The Effect of Traditional Transportation Using Cool Box on Quality of Fresh Milk and Frozen Milk from Peternakan Sapi Terpadu Sangatta to Samarinda East Kalimantan
Arif Ismanto(1*), Fikri Ardhani(2), Marhamah Marhamah(3)
(1) Faculty of Agriculture, Mulawarman University, Samarinda, 75123, Indonesia
(2) Faculty of Agriculture, Mulawarman University, Samarinda, 75123, Indonesia
(3) Faculty of Agriculture, Mulawarman University, Samarinda, 75123, Indonesia
(*) Corresponding Author
Abstract
This study was aimed to determine the quality of milk before and after through the transportation process as far as ± 180 km for ± 4 hours from Peternakan Sapi Terpadu, North Sangata to Samarinda. This research used 2 treatments: frozen and fresh milk. Preliminary tests carried out before the transport process, while the final tests carried out after transportation including parameters of chemical composition, physical quality and organoleptic quality. Data were analyzed by statistic t-test.
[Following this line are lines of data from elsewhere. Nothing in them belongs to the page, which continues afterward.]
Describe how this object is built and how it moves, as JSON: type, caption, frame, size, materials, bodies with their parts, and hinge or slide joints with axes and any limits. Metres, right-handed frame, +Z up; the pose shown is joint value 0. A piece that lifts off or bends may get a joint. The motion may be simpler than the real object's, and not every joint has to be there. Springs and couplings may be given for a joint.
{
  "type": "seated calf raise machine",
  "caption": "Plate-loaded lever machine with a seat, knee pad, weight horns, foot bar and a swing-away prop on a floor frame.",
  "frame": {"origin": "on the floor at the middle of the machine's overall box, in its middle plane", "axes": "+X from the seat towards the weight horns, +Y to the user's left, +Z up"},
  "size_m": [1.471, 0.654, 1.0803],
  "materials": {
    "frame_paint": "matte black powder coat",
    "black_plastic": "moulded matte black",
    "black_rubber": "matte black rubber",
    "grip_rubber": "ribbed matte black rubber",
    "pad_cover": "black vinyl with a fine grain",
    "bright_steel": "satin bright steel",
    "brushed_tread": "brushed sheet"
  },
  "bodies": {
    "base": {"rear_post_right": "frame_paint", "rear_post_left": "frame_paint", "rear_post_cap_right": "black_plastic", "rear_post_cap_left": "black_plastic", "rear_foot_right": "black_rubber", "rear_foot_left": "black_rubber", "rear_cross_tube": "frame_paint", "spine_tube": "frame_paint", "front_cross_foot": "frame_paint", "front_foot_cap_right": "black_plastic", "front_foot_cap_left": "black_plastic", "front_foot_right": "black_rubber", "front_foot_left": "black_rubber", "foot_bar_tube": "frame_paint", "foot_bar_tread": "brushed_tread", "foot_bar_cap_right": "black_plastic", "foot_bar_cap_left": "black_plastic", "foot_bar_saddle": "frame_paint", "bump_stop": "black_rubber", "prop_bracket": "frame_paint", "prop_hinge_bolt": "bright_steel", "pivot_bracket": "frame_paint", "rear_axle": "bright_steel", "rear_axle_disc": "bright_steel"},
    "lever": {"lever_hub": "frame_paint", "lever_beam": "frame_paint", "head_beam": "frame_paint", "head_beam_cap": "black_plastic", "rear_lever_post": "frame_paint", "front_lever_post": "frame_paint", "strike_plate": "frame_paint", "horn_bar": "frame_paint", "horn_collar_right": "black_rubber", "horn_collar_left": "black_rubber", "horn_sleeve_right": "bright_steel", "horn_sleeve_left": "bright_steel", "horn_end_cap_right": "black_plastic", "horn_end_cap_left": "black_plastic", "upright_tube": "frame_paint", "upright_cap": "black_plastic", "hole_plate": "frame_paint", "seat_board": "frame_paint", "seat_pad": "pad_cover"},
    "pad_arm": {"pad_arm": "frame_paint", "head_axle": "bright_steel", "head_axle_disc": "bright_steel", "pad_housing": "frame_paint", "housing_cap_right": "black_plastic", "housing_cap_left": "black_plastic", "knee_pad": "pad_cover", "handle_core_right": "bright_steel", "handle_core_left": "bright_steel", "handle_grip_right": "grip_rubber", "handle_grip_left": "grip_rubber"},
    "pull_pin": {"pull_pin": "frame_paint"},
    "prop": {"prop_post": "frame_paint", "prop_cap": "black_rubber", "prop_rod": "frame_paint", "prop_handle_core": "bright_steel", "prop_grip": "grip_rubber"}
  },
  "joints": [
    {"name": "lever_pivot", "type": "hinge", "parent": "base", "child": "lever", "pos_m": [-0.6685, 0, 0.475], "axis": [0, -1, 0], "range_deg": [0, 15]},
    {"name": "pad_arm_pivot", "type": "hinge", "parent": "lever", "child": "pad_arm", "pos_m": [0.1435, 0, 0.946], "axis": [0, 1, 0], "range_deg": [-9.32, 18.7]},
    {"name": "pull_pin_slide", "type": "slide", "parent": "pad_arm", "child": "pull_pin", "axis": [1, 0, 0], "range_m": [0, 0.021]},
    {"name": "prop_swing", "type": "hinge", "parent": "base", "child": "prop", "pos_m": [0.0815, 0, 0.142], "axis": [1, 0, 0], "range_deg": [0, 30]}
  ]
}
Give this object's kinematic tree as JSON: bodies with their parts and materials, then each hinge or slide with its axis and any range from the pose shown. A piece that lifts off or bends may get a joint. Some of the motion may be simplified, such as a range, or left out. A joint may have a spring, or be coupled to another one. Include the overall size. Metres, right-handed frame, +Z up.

The results showed that the physical, chemical and organoleptic attributes (except viscosity) of frozen and fresh milk were not significantly different before and after transportation. The viscosity of frozen milk before and after transportation were 1.0212 and 1.0277 g/cm3 respectively, while on fresh milk were 1.0265 and 1.0272 g/cm3, respectively. The freezing point of milk before and after transportation was -0.445 to -0.527ºC for frozen milk and -0.480 ºC to 0.490ºC for fresh milk. Protein content before and after transportation was 2.52% to2.78% for frozen milk and from 2.78 % to 2.87% for fresh milk. The fat content before and after transportation was 6.78% to 5.04% for frozen milk and from 3.73% to 4.04% for fresh milk. The lactose content before and after transportation that is from 13.66% become 13.21% for frozen milk and 11.33% to 11.88% for fresh milk. The total solid content before and after transportation was 13.66 % and 13.21% for frozen milk and 11.33% to 11.88% for fresh milk. The SNF content before and after transportation was 6.88 % to 8.17 % for frozen milk and from 7.60% to 7.84% for fresh milk. It can be concluded that traditional transportation of milk from Peternakan Sapi Terpadu to Samarinda did not affect the organoleptic, physical, and chemical except viscosity of milk.